Retype everything from the line that contains "# ---- held cables" down to the line that contains "imported = [obj", inclusive, without altering or adding anything.

══════

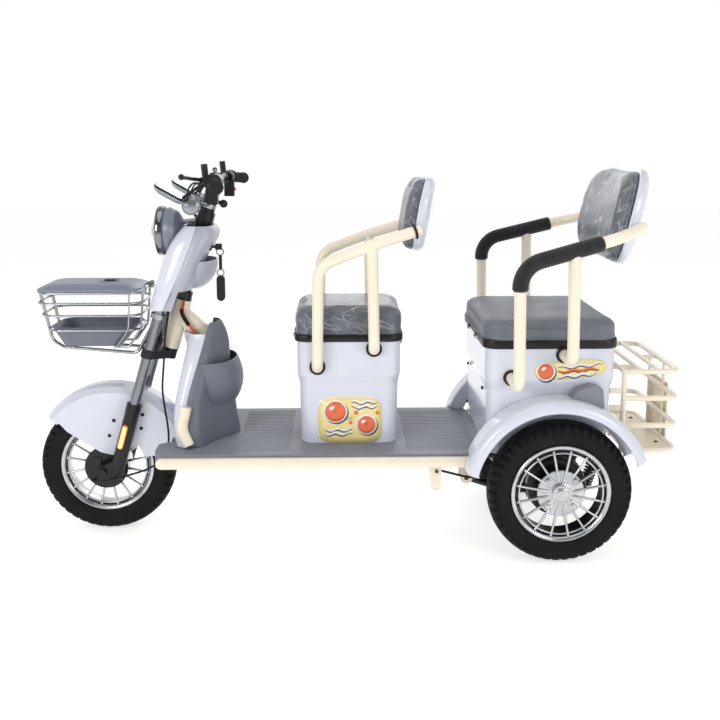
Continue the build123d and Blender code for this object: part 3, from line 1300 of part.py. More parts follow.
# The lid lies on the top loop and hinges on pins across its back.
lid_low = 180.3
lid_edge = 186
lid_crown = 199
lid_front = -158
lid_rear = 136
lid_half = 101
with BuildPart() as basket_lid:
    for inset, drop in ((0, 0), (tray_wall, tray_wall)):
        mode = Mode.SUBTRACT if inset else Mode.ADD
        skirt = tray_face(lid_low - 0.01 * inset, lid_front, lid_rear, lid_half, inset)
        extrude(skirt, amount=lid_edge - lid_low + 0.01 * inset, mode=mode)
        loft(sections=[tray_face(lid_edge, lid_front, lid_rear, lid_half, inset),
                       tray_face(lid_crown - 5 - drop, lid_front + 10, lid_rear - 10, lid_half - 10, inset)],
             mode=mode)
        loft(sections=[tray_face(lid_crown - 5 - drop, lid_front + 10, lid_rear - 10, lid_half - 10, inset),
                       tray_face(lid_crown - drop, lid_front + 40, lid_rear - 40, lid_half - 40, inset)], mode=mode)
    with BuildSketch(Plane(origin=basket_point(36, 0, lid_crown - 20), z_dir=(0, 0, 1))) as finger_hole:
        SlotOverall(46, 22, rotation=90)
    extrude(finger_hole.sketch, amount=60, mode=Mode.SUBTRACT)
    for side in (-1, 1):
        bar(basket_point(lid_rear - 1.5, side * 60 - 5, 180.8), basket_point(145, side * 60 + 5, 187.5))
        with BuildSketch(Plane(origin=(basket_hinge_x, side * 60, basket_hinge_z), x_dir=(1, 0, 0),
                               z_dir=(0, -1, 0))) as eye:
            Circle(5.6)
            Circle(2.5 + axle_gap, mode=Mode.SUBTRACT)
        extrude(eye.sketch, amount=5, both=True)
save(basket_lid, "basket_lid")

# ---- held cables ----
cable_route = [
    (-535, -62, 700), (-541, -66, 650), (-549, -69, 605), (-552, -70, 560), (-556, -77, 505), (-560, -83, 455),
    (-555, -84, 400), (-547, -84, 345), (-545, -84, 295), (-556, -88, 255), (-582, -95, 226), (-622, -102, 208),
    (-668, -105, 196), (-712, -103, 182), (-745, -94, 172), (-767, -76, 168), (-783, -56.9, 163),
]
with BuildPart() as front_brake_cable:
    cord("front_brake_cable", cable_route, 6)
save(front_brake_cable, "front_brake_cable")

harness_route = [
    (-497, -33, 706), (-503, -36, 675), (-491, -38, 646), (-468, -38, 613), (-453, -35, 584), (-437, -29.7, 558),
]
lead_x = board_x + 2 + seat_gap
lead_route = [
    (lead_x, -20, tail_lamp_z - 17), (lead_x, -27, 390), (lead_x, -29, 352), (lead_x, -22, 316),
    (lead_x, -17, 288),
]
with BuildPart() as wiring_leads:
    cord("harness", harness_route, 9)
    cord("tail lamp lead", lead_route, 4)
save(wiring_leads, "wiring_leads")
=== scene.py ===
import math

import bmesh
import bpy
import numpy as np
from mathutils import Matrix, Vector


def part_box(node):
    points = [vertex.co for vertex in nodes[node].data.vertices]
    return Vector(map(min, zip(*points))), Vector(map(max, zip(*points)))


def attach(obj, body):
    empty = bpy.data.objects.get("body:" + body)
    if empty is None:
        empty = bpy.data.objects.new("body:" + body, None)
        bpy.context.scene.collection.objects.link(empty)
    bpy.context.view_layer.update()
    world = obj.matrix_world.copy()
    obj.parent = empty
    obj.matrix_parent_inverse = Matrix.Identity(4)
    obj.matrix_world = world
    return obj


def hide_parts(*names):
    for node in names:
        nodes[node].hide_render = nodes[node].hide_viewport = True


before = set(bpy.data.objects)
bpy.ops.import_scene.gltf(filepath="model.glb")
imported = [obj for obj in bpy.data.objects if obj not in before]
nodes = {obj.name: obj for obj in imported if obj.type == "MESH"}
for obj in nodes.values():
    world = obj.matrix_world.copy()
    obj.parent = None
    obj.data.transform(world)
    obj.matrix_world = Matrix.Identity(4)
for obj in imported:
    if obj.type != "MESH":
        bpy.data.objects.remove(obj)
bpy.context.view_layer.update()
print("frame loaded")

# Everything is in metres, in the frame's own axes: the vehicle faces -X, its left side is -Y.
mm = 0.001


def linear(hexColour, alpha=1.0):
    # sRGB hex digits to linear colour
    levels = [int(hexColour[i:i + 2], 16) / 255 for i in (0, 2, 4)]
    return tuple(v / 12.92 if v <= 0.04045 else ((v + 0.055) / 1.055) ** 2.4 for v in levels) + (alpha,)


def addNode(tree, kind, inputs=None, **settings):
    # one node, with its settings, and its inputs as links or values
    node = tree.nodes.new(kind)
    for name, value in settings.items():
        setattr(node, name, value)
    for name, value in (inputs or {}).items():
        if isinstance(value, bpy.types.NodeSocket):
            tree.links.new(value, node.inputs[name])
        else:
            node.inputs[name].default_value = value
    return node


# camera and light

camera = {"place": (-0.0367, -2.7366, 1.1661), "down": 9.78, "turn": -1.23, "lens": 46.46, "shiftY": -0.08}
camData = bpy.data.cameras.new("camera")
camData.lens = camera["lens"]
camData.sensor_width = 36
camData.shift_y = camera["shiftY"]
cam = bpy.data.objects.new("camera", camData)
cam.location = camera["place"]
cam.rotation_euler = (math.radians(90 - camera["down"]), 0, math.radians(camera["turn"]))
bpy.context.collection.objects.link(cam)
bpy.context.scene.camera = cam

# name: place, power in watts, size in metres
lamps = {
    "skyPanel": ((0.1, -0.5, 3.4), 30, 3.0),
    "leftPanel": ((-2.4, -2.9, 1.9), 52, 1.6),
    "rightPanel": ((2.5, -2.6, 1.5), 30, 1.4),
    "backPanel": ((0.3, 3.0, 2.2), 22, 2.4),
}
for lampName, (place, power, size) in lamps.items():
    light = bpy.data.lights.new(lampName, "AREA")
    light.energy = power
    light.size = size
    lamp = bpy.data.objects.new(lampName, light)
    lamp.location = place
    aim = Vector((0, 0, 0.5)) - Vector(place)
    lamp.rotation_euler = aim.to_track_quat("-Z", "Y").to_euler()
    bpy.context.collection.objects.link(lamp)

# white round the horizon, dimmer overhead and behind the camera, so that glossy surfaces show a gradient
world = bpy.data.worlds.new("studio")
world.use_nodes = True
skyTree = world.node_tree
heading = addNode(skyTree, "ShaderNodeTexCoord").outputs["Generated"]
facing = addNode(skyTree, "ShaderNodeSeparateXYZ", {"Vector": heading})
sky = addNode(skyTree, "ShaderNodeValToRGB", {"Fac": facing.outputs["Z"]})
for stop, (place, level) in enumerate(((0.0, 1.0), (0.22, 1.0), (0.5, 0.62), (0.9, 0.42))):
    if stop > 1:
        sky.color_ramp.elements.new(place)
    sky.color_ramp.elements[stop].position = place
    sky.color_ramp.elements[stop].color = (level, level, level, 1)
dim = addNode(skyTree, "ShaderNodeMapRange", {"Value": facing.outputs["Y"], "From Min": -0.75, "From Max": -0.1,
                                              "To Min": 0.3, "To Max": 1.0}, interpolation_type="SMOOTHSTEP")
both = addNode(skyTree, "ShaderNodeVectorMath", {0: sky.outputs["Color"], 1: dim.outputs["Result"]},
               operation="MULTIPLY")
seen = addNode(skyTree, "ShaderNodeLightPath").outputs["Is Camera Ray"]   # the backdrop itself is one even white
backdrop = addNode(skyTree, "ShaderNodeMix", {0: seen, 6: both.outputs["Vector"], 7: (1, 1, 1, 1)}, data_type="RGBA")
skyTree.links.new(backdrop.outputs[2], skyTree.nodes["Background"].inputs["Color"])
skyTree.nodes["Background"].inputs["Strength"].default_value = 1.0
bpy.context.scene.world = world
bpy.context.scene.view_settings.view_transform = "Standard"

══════

• [Answer to this exercise]:
# ---- held cables ----
cable_route = [
    (-535, -62, 700), (-541, -66, 650), (-549, -69, 605), (-552, -70, 560), (-556, -77, 505), (-560, -83, 455),
    (-555, -84, 400), (-547, -84, 345), (-545, -84, 295), (-556, -88, 255), (-582, -95, 226), (-622, -102, 208),
    (-668, -105, 196), (-712, -103, 182), (-745, -94, 172), (-767, -76, 168), (-783, -56.9, 163),
]
with BuildPart() as front_brake_cable:
    cord("front_brake_cable", cable_route, 6)
save(front_brake_cable, "front_brake_cable")

harness_route = [
    (-497, -33, 706), (-503, -36, 675), (-491, -38, 646), (-468, -38, 613), (-453, -35, 584), (-437, -29.7, 558),
]
lead_x = board_x + 2 + seat_gap
lead_route = [
    (lead_x, -20, tail_lamp_z - 17), (lead_x, -27, 390), (lead_x, -29, 352), (lead_x, -22, 316),
    (lead_x, -17, 288),
]
with BuildPart() as wiring_leads:
    cord("harness", harness_route, 9)
    cord("tail lamp lead", lead_route, 4)
save(wiring_leads, "wiring_leads")
=== scene.py ===
import math

import bmesh
import bpy
import numpy as np
from mathutils import Matrix, Vector


def part_box(node):
    points = [vertex.co for vertex in nodes[node].data.vertices]
    return Vector(map(min, zip(*points))), Vector(map(max, zip(*points)))


def attach(obj, body):
    empty = bpy.data.objects.get("body:" + body)
    if empty is None:
        empty = bpy.data.objects.new("body:" + body, None)
        bpy.context.scene.collection.objects.link(empty)
    bpy.context.view_layer.update()
    world = obj.matrix_world.copy()
    obj.parent = empty
    obj.matrix_parent_inverse = Matrix.Identity(4)
    obj.matrix_world = world
    return obj


def hide_parts(*names):
    for node in names:
        nodes[node].hide_render = nodes[node].hide_viewport = True


before = set(bpy.data.objects)
bpy.ops.import_scene.gltf(filepath="model.glb")
imported = [obj for obj in bpy.data.objects if obj not in before]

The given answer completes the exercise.